La banque centrale britannique tempère l’enthousiasme
La banque centrale britannique (BoE) a relevé son taux directeur de 25 points de base pour une troisième fois d'affilée, de 0,50 % à 0,75 %. Le taux directeur renoue ainsi avec son niveau pré-Covid. Les quatre membres du comité qui avaient plaidé le mois dernier pour un relèvement plus agressif de 50 pb se sont donc contentés de la moitié. Un autre membre de la BoE a voté en faveur d’un statu quo et la décision a donc été prise à huit voix contre une hier. Un signe parmi d'autres d'un certain regain de prudence dans les rangs de la banque.
Face à la vigueur du marché de l’emploi et au niveau élevé de l’inflation, la décision prise hier était une évidence pour la plupart des membres de la BoE. Mais bien que l’inflation culminera au printemps – et peut-être encore à l’automne – plus haut que prévu dans le rapport de politique monétaire de février (>8 % au lieu de 7.25 %), la BoE ne donne aucun signe d'accélération. L'ajustement officieux des prévisions d'’inflation s'explique surtout par la hausse des prix de l’énergie et des matières premières (y compris des denrées alimentaires) due à l’invasion russe en Ukraine. Et celle-ci va toucher le pouvoir d’achat des Britanniques. Le plein impact de la crise énergétique devrait se faire ressentir une première fois en avril. Selon les estimations, le plafond de la facture de gaz et d’électricité (un héritage de la libéralisation du marché de l’énergie) d’un ménage moyen sera relevé de plus ou moins 700 livres à environ 2 000 livres. Une révision sera encore à l’ordre du jour en automne (octobre). Ajoutez à cela quelques hausses d’impôts en vue de payer la facture des soins de santé et le léger resserrement de la politique monétaire et vous comprendrez pourquoi la Banque d’Angleterre tempère déjà l’enthousiasme (du marché). Dans sa ligne de conduite pour les prochaines réunions, elle est passée de hausses de taux supplémentaires "probables" à un resserrement supplémentaire "limité" si nécessaire. Pour la première fois, les risques sont à nouveau orientés dans les deux sens (suspendre et accélérer le cycle des taux) au lieu d'être exclusivement centrés sur la lutte contre l’inflation. Lors de sa prochaine réunion en début mai, la BoE disposera de nouvelles prévisions de croissance et d’inflation. Enfin, il ne faut pas oublier que la banque centrale britannique avait évoqué un taux directeur d’au moins 1 % avant de commencer à vendre activement les obligations de son portefeuille QE. Ce durcissement supplémentaire (en plus de la réduction naturelle du bilan déjà en cours) devrait arriver plus rapidement que prévu. Jusqu’il y a quelques mois, tout le monde tablait en effet encore sur un cycle de resserrement très progressif.
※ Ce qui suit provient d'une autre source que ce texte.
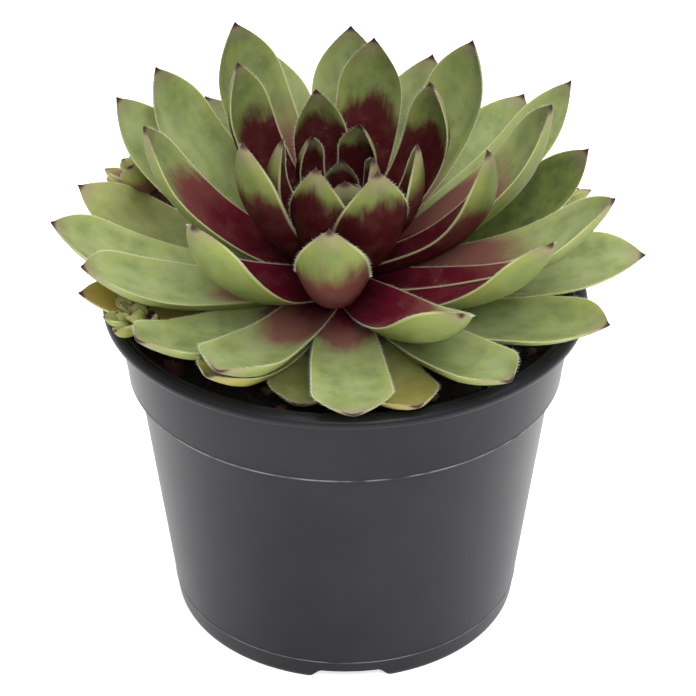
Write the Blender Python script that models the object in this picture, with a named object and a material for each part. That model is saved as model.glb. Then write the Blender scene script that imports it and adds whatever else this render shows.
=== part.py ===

Après les signaux forts envoyés par la banque centrale européenne la semaine dernière et la Réserve fédérale ce mercredi, le marché s’attendait à un scénario similaire de la part de la BoE. Le marché des taux britannique a donc été pris au dépourvu par le regain de prudence de la banque centrale. Les taux britanniques ont perdu plus de 10 points de base sur la partie courte de la courbe. Les taux du marché monétaire britannique ne tiennent plus compte d’un taux directeur à plus de 2 % en fin d'année et se contentent provisoirement d’environ 1,75 %. La livre sterling a perdu le soutien des taux, mais a globalement réussi à limiter les pertes. Le cours EUR/GBP s’est redressé en direction de 0,8450, mais n'a pas vraiment testé le premier niveau de résistance de 0,8478. La combinaison des décisions de politique de la BCE et de la BoE consolide de nouveau un peu le plancher sous le cours EUR/GBP. À plus long terme, nous restons dès lors pessimistes vis-à-vis de la devise britannique.